Dortmund. Carl Djerassi ist Chemiker – doch die Technische Universität Dortmund ehrte ihn für sein literarisches Werk, das sich in der zweiten Lebenshälfte entfaltete.

„Ich möchte Ihnen von meiner Frau schöne Grüße und recht herzlichen Dank bestellen” – Sätze wie diesen hört Carl Djerassi wohl öfter. Er ist nämlich der Erfinder der Anti-Baby-Pille.

„Das ist gut”, sagt er. „Oft bedanken sich auch Männer bei mir, aber die Pille ist nicht für Männer erfunden worden.” Die Pille – das hat Freiheit für Frauen bedeutet, sagt Djerassi noch.

Will nicht mehr über die Pille sprechen

Denn eigentlich möchte er nicht mehr über die Pille sprechen. „Das ist über 50 Jahre her”, sagt er. Carl Djerassi hat sein „erstes” Leben als Chemiker hinter sich gelassen – dabei war er sehr erfolgreich. 20 Ehrendoktortitel wurden ihm für seine Leistungen in der Chemie verliehen. Erst kürzlich kam der 21. Ehrendoktor dazu: Diesmal ehrte ihn die Technische Universität Dortmund für seine zweite Lebensleistung – die als Autor von Theaterstücken, Romanen und gleich mehreren Autobiografien.

Djerassi wurde 1923 in Wien als Kind jüdischer Ärzte geboren und floh mit 14 Jahren vor den Nazis in die USA. Er hatte zu wenig Geld, um sich ein Medizin-Studium leisten zu können. Deswegen wurde er Chemiker. Schon mit 21 bekam er den Doktortitel.

Djerassi war auch beteiligt an der Entwicklung des ersten Antihistaminikums gegen Allergien und der medizinischen Nutzung des Hormons Kortison. Er wurde Professor an der US-Eliteuniversität Stanford und begann die Werke des Malers Paul Klee zu sammeln.

Doch dann wurde bei Djerssi Krebs diagnostiziert und er entschloss sich, seine wissenschaftliche Karriere an den Nagel zu hängen, um sich ganz dem Schreiben zu widmen. „Ich habe immer schon viel gelesen” – das war für ihn die Ausbildung als Autor.

Gerne sagt er: „Mein chronologisches Alter ist fünfund-achtzigeinhalb, aber als Autor wäre ich 41 Jahre alt.” Sein literarisches Schaffen ist sein zweites Leben, betont er. „Das ist wie eine Scheidung – und davon habe ich wirklich Ahnung.”

Ein typischer Mann, er wollte sich rächen

Djerassi war drei Mal verheiratet. Zuletzt mit der Literaturprofessorin Diane Middlebrook, die 2007 starb. 20 Jahre waren sie ein Ehepaar – dabei wollte sie ihn eigentlich für einen anderen verlassen. „Ich war ein typischer Mann, ich habe vor Wut gekocht und wollte mich rächen”, gesteht er.

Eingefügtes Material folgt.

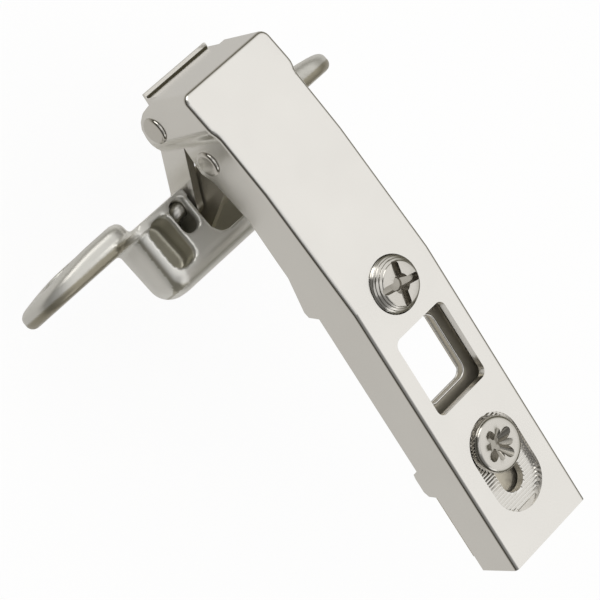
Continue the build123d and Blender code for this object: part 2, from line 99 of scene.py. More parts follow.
def noise(tree: bpy.types.NodeTree, place: bpy.types.NodeSocket, **inputs: float) -> bpy.types.NodeSocket:
    """Add a noise texture.

    Args:
        tree: The node tree that gets the texture.
        place: The socket that gives the place on the surface.
        **inputs: The texture's settings.

    Returns:
        The socket with the texture's value, from 0 to 1.
    """
    texture = add_node(tree, "ShaderNodeTexNoise", **inputs)
    tree.links.new(place, texture.inputs["Vector"])
    return texture.outputs["Fac"]


def vary_gloss(tree: bpy.types.NodeTree, value: bpy.types.NodeSocket, low: float, high: float) -> None:
    """Let a texture vary the shader's roughness.

    Args:
        tree: The material's node tree.
        value: The texture's value, from 0 to 1.
        low: Roughness where the value is 0.
        high: Roughness where the value is 1.
    """
    gloss = add_node(tree, "ShaderNodeMapRange", To_Min=low, To_Max=high)
    tree.links.new(value, gloss.inputs["Value"])
    tree.links.new(gloss.outputs["Result"], tree.nodes["Principled BSDF"].inputs["Roughness"])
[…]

Er schrieb einen Wust von Gedichten für seine femme fatale und sogar einen Roman.

Nach einem Jahr Trennung schickte er ihr das Manuskript. Die berühmte Literaturwissenschaftlerin fand das Buch nicht besonders gut. Trotzdem heirateten die beiden – unter der Bedingung, dass der Roman in der Schublade bleibt.

Stattdessen schrieb Djerassi andere Romane und auch Theaterstücke. Erst durch seine Arbeit als Schriftsteller kam er wieder dazu, Deutsch zu sprechen, rief seine Übersetzerin Ursula-Maria Mössner an und beschwerte sich über die vielen Anglizismen. „Einen Job suchen – es sollte heißen: eine Stelle oder eine Arbeit suchen”, warf er ihr vor. Sie sagte: „Mr. Djerassi, Ihr Deutsch ist das Deutsch der 30er Jahre, so spricht heute niemand.” Das saß – aber Anglizismen findet Djerassi immer noch grässlich.

In seinen Büchern geht es um Sexualität

In seinen Büchern geht es immer wieder um Sexualität, jüdische Identität und um Naturwissenschaftler. „Schreibe, worüber die meisten anderen Schriftsteller nichts wissen”, hatte ihm seine Frau geraten.

Von seinen Kollegen aus Stanford hat kaum jemand eines seiner Theaterstücke gesehen. „Chemiker lesen für gewöhnlich keine Bücher”, sagt Djerassi. Trotzdem gibt es immer wieder den Vorwurf, er wasche schmutzige Laborkittel in der Öffentlichkeit.

Zwischen San Francisco und London

Seit dem Tod seiner letzten Frau bewegt sich Djerassis Leben zwischen San Francisco, London und seit kurzem auch wieder Wien. „Man findet nur schwer zu einem Land zurück, dass man verlassen musste”, sagt er. „Ich träume noch immer nicht auf Deutsch.”